The way the future ocean forcing was applied to the ISMs means that the projections are unlikely to exhibit a non-linear dynamic response over the next century. The majority of the ISMIP6 Greenland ice sheet model projections use a parameterization based on a simple linear function that determines a change in terminus position given subglacial discharge (estimated from modeled surface runoff) and ocean thermal forcing (Slater et al., 2019). The sector-averaged strength of the empirical relationship is used to determine terminus positions of each marine terminating glacier in the future, given projected subglacial discharge and ocean thermal forcing, which are then applied as a mask to the modeled ice sheet extent. As a result of this simple approach, non-linearities in future dynamic behavior, for example due to local glacier and bedrock geometry, are not directly accounted for in the standard Greenland projections. In contrast, (Choi et al., 2021) use a calibrated calving law in their Greenland simulations and find that the regions dominated by marine terminating glaciers in Northern Greenland exhibit a stronger dynamic response over the 21stCentury, compared to the ISMIP6 projections that use the empirical retreat parameterization. We infer from this, and our results that the dynamic response obtained in the ISMIP6 simulations is too weak.
The TSLS derived from the GrIS projections are consistent with the historic data since 1971. The 1901-1970 estimate appears anomalous compared to later periods. We see several possible explanations for this anomaly. The early estimate was derived from trimline elevations associated with the Little Ice Age maximum extent of the ice sheet (Kjeldsen et al., 2015). However, trimlines only provide observational constraints on changes in marginal geometry. In reality it is possible that interior mass gains could have partially offset marginal losses, which seems conceivable considering this pattern is seen in present-day satellite observations (e.g.(Helm et al., 2014)). Further, the Little Ice Age maximum does not have a well defined end date, and period length will influence the estimated rate. One explanation could therefore be that the 1901-1970 rate is biased high because there are no observations that constrain interior mass change, or due to uncertainty in timing. Additionally, the ice sheet responds to local climate change, which in turn is linked to global climate. The ice sheet response at the end of Little Ice Age is linked to a change in regional air temperature (Box, 2013; Box and Colgan, 2013), which is not captured by changes in GMST unless it is a global effect.

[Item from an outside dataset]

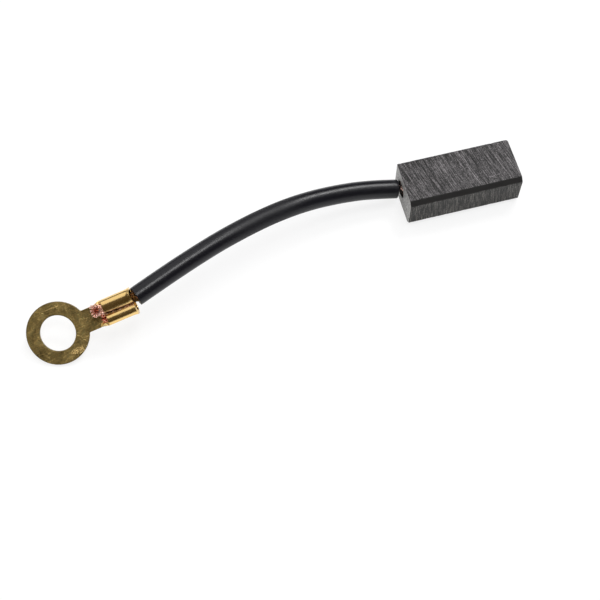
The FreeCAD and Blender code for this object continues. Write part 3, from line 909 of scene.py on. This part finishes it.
class BuildTamping(bpy.types.Operator):
    """Build the tamped powder that holds the flexible in the bore"""

    bl_idname = "carbon_brush.build_tamping"
    bl_label = "Tamping"

    def execute(self, context):
        block = context.scene.brush_block
        outside = block.bore / 2 - 0.01 * MM
        inside = context.scene.brush_lead.bundle / 2
        mouth, back = TAMPING_LOW.x, TAMPING_HIGH.x
        floor = back - 0.8 * MM
        profile = [(back, outside, 0.0), (mouth + 0.05 * MM, outside, 0.0)]
        for radius in even(outside - 0.03 * MM, inside + 0.03 * MM, 6):
            profile.append((mouth, radius, 0.10 * MM))
        profile += [(mouth + 0.12 * MM, inside, 0.0), (floor, inside, 0.0)]

        centre = Vector((block.bore_offset, block.thickness / 2))
        count = 96
        skin = Skin()
        rows = []
        for x, radius, crumbs in profile:
            row = []
            for index in range(count):
                y, z = centre + toward(math.tau * index / count) * radius
                lumps = noise.noise(Vector((y, z, 0)) / MM * 2.6)
                lumps += 0.6 * noise.noise(Vector((z, y, 4)) / MM * 6)
                row.append(Vector((x + crumbs * abs(lumps), y, z)))
            rows.append(skin.row(row))
        for before, after in zip(rows, rows[1:]):
            skin.join(before, after)
        skin.close(rows[0], Vector((back, *centre)))
        skin.close(rows[-1], Vector((floor, *centre)))
        piece = add_piece("tamped_powder", skin, [powder("tamped_powder", block.tamping_colour)])
        belongs(piece, "tamping")
        return {"FINISHED"}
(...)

4.3 West Antarctic Ice Sheet (WAIS)
The WAIS shows no clear sensitivity to average temperature, which suggests that the marine ice sheet instability is not initiated, or is not of sufficient amplitude, during the 21st century for any of the climate forcing scenarios including SSP5-8.5 (Fig. 4). It is worth noting that this scenario has an averaged global temperature anomaly of +2.6°C over the latter half of the 21stcentury, but which is amplified at high latitudes. The lack of scenario dependence in mass loss through ice dynamics is demonstrated by the subset of ISMIP6 simulations shown in Figure 5. These results also suggest that the timescale for the emergence of dependence on scenario in dynamic processes extends beyond the current century (Lowry et al., 2021).